DATASET CONTENT:
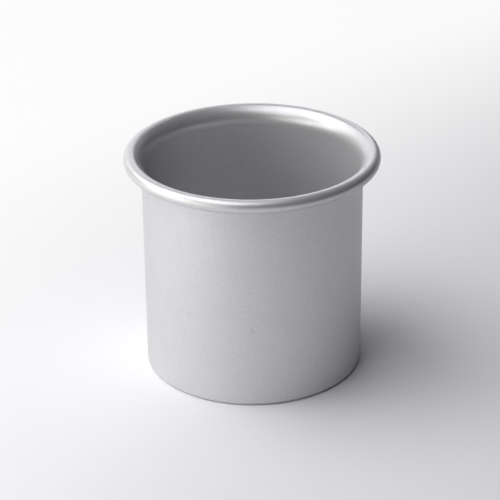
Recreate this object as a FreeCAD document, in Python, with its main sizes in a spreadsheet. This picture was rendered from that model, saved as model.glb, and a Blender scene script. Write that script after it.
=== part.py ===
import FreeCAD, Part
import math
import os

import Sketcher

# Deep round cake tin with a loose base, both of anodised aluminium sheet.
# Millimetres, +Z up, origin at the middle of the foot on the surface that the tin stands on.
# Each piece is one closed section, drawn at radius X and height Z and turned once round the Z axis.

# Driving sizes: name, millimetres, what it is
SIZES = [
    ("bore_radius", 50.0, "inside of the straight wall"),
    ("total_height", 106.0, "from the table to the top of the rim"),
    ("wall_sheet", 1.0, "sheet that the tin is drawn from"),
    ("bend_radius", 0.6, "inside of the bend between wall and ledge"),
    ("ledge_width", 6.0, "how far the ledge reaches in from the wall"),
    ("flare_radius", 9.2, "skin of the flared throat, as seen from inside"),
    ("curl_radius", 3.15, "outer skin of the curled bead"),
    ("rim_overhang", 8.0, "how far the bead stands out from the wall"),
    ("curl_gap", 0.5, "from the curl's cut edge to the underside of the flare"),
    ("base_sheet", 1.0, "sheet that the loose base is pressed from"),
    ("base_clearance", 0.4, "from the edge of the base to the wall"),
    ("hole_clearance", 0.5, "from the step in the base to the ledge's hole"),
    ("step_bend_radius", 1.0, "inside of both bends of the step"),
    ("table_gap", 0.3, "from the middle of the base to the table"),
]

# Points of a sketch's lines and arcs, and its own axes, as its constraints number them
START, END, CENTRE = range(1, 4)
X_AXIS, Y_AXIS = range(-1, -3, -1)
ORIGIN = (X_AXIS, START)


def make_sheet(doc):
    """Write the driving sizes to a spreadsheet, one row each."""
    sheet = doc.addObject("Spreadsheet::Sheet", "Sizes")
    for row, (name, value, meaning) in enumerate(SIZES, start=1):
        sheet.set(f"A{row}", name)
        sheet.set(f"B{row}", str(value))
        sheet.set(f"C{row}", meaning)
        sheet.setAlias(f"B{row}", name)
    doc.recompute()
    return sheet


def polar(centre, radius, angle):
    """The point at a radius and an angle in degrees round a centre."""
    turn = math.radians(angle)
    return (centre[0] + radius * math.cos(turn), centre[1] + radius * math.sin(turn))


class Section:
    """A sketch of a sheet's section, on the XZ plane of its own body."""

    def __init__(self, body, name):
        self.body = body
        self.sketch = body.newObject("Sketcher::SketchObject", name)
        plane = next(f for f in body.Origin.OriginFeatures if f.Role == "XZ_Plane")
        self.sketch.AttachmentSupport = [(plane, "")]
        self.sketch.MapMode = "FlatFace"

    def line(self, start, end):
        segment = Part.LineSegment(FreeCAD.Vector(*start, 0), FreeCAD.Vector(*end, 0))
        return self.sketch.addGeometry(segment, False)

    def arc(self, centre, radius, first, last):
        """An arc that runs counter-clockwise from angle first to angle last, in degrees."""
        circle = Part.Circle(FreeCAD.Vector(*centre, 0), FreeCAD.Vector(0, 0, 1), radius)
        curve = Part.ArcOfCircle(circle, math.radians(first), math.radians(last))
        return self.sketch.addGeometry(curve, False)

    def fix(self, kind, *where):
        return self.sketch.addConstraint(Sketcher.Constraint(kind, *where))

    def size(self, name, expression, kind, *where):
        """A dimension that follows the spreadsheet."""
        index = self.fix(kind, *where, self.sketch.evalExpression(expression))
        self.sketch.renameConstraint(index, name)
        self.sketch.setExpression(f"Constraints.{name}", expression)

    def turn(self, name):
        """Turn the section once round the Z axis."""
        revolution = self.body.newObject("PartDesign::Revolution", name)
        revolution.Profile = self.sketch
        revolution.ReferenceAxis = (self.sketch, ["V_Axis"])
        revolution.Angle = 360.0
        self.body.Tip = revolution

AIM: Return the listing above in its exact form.

THE COMPLETED TASK:
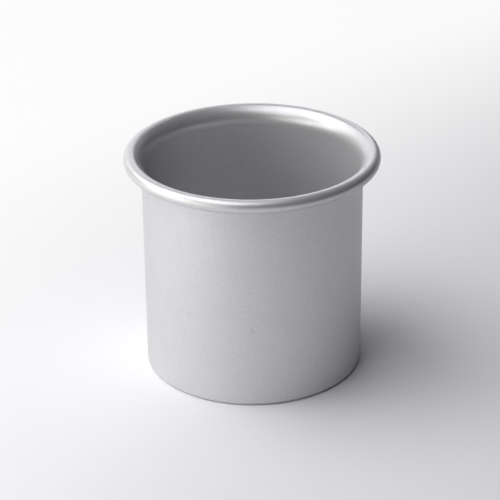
Recreate this object as a FreeCAD document, in Python, with its main sizes in a spreadsheet. This picture was rendered from that model, saved as model.glb, and a Blender scene script. Write that script after it.
=== part.py ===
import FreeCAD, Part
import math
import os

import Sketcher

# Deep round cake tin with a loose base, both of anodised aluminium sheet.
# Millimetres, +Z up, origin at the middle of the foot on the surface that the tin stands on.
# Each piece is one closed section, drawn at radius X and height Z and turned once round the Z axis.

# Driving sizes: name, millimetres, what it is
SIZES = [
    ("bore_radius", 50.0, "inside of the straight wall"),
    ("total_height", 106.0, "from the table to the top of the rim"),
    ("wall_sheet", 1.0, "sheet that the tin is drawn from"),
    ("bend_radius", 0.6, "inside of the bend between wall and ledge"),
    ("ledge_width", 6.0, "how far the ledge reaches in from the wall"),
    ("flare_radius", 9.2, "skin of the flared throat, as seen from inside"),
    ("curl_radius", 3.15, "outer skin of the curled bead"),
    ("rim_overhang", 8.0, "how far the bead stands out from the wall"),
    ("curl_gap", 0.5, "from the curl's cut edge to the underside of the flare"),
    ("base_sheet", 1.0, "sheet that the loose base is pressed from"),
    ("base_clearance", 0.4, "from the edge of the base to the wall"),
    ("hole_clearance", 0.5, "from the step in the base to the ledge's hole"),
    ("step_bend_radius", 1.0, "inside of both bends of the step"),
    ("table_gap", 0.3, "from the middle of the base to the table"),
]

# Points of a sketch's lines and arcs, and its own axes, as its constraints number them
START, END, CENTRE = range(1, 4)
X_AXIS, Y_AXIS = range(-1, -3, -1)
ORIGIN = (X_AXIS, START)


def make_sheet(doc):
    """Write the driving sizes to a spreadsheet, one row each."""
    sheet = doc.addObject("Spreadsheet::Sheet", "Sizes")
    for row, (name, value, meaning) in enumerate(SIZES, start=1):
        sheet.set(f"A{row}", name)
        sheet.set(f"B{row}", str(value))
        sheet.set(f"C{row}", meaning)
        sheet.setAlias(f"B{row}", name)
    doc.recompute()
    return sheet


def polar(centre, radius, angle):
    """The point at a radius and an angle in degrees round a centre."""
    turn = math.radians(angle)
    return (centre[0] + radius * math.cos(turn), centre[1] + radius * math.sin(turn))


class Section:
    """A sketch of a sheet's section, on the XZ plane of its own body."""

    def __init__(self, body, name):
        self.body = body
        self.sketch = body.newObject("Sketcher::SketchObject", name)
        plane = next(f for f in body.Origin.OriginFeatures if f.Role == "XZ_Plane")
        self.sketch.AttachmentSupport = [(plane, "")]
        self.sketch.MapMode = "FlatFace"

    def line(self, start, end):
        segment = Part.LineSegment(FreeCAD.Vector(*start, 0), FreeCAD.Vector(*end, 0))
        return self.sketch.addGeometry(segment, False)

    def arc(self, centre, radius, first, last):
        """An arc that runs counter-clockwise from angle first to angle last, in degrees."""
        circle = Part.Circle(FreeCAD.Vector(*centre, 0), FreeCAD.Vector(0, 0, 1), radius)
        curve = Part.ArcOfCircle(circle, math.radians(first), math.radians(last))
        return self.sketch.addGeometry(curve, False)

    def fix(self, kind, *where):
        return self.sketch.addConstraint(Sketcher.Constraint(kind, *where))

    def size(self, name, expression, kind, *where):
        """A dimension that follows the spreadsheet."""
        index = self.fix(kind, *where, self.sketch.evalExpression(expression))
        self.sketch.renameConstraint(index, name)
        self.sketch.setExpression(f"Constraints.{name}", expression)

    def turn(self, name):
        """Turn the section once round the Z axis."""
        revolution = self.body.newObject("PartDesign::Revolution", name)
        revolution.Profile = self.sketch
        revolution.ReferenceAxis = (self.sketch, ["V_Axis"])
        revolution.Angle = 360.0
        self.body.Tip = revolution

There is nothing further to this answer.